I strongly disagree. Failing to use a mutex associated with a condition variable is one of the most common mistakes, and saying "you should probably do this, unless you know what you're doing" is bad advice. Everybody thinks they know what they're doing. Nobody knows what they're doing.

The waiters already need to use a mutex anyway, so you can't avoid using one entirely. If you want to send notifications without using a mutex, use something other than a condition variable e.g. a semaphore or a futex. Efficient semaphores are in the pipeline for standard C++.

jeremyong commented 6 years ago

Yes, but then you start to breed a cargo-cult mentality where people do something "because" without understanding the why.

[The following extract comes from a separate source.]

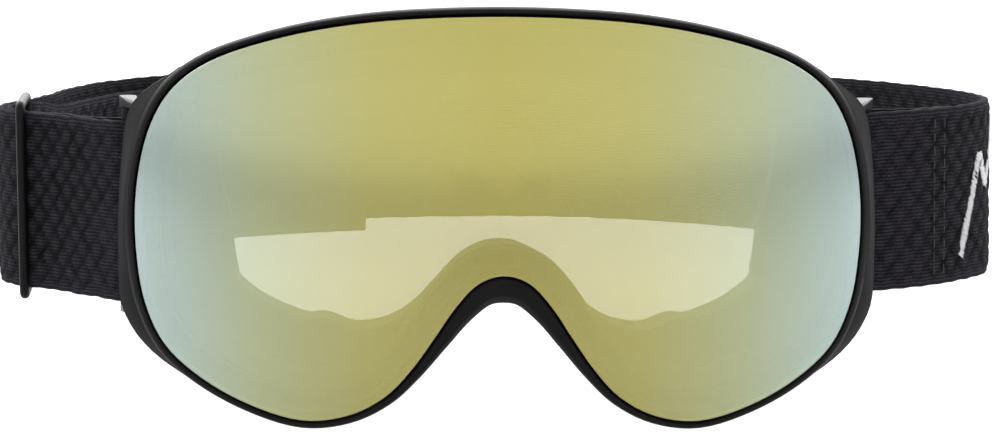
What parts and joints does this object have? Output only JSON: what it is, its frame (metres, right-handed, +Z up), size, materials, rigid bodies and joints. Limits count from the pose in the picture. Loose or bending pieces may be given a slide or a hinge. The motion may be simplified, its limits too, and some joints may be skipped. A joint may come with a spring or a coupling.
{
  "type": "ski goggles",
  "caption": "Ski goggles with a mirrored toric double lens, soft frame with side outriggers, layered face foam and a textured elastic strap with a slide ring.",
  "frame": {"origin": "centre of the face opening, on the surface that rests on the face", "axes": "+X to the wearer's left, +Y into the head (the lens faces -Y), +Z up"},
  "size_m": [0.245, 0.2081, 0.0968],
  "materials": {
    "frame_shell": "satin moulded",
    "carrier": "fine matt",
    "magnet": "nickel plated",
    "vent_foam": "open cell foam",
    "face_foam": "closed cell foam",
    "fleece": "short fleece",
    "mirror_lens": "gold mirror coated",
    "clear_lens": "clear, anti-fog",
    "webbing": "jacquard with raised scales",
    "thread": "twisted thread",
    "white_thread": "satin stitch",
    "ring_plastic": "satin"
  },
  "bodies": {
    "goggle_frame": {"frame": "frame_shell", "frame_magnets": "magnet", "outrigger_left": "frame_shell", "outrigger_right": "frame_shell", "vent_foam_top": "vent_foam", "vent_foam_left": "vent_foam", "vent_foam_right": "vent_foam", "foam_base": "face_foam", "foam_mid": "face_foam", "foam_fleece": "fleece"},
    "lens_unit": {"outer_lens": "mirror_lens", "lens_spacer": "vent_foam", "inner_lens": "clear_lens", "lens_carrier": "carrier", "carrier_magnets": "magnet"},
    "head_strap": {"strap": "webbing", "stitches_loop": "thread", "stitches_tail": "thread", "embroidery": "white_thread"},
    "adjuster": {"slide_ring": "ring_plastic"}
  },
  "joints": [
    {"name": "lens_release", "type": "slide", "parent": "goggle_frame", "child": "lens_unit", "axis": [0, -1, 0], "range_m": [0, 0.03]},
    {"name": "strap_tilt", "type": "hinge", "parent": "goggle_frame", "child": "head_strap", "pos_m": [0, 0.0102, 0.0002], "axis": [1, 0, 0], "range_deg": [-3, 3]},
    {"name": "ring_slide", "type": "hinge", "parent": "head_strap", "child": "adjuster", "pos_m": [-0.0968, 0.05, 0], "axis": [0.0148, 0, -0.9999], "range_deg": [-5, 15]}
  ]
}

To me, it's more important to teach that any two sequenced instructions should not be expected to be atomically executed unless guarded by a mutex. I'm not sure that failing to understand this particular error has anything to do with condition_variable. A better place to insert the guidelines perhaps, is the usage of atomics in situations where the user of the atomic now (optimistically) believes a mutex is no longer necessary without the proper analysis. This is the true "poison" consumed by developers who get exposed to atomics IMO.

hsutter commented 4 years ago

Editors call: In relation to #1616, @jwakely do you still want to pursue this issue?

jwakely commented 4 years ago

I'm afraid I don't have the spare cycles to work on this, sorry.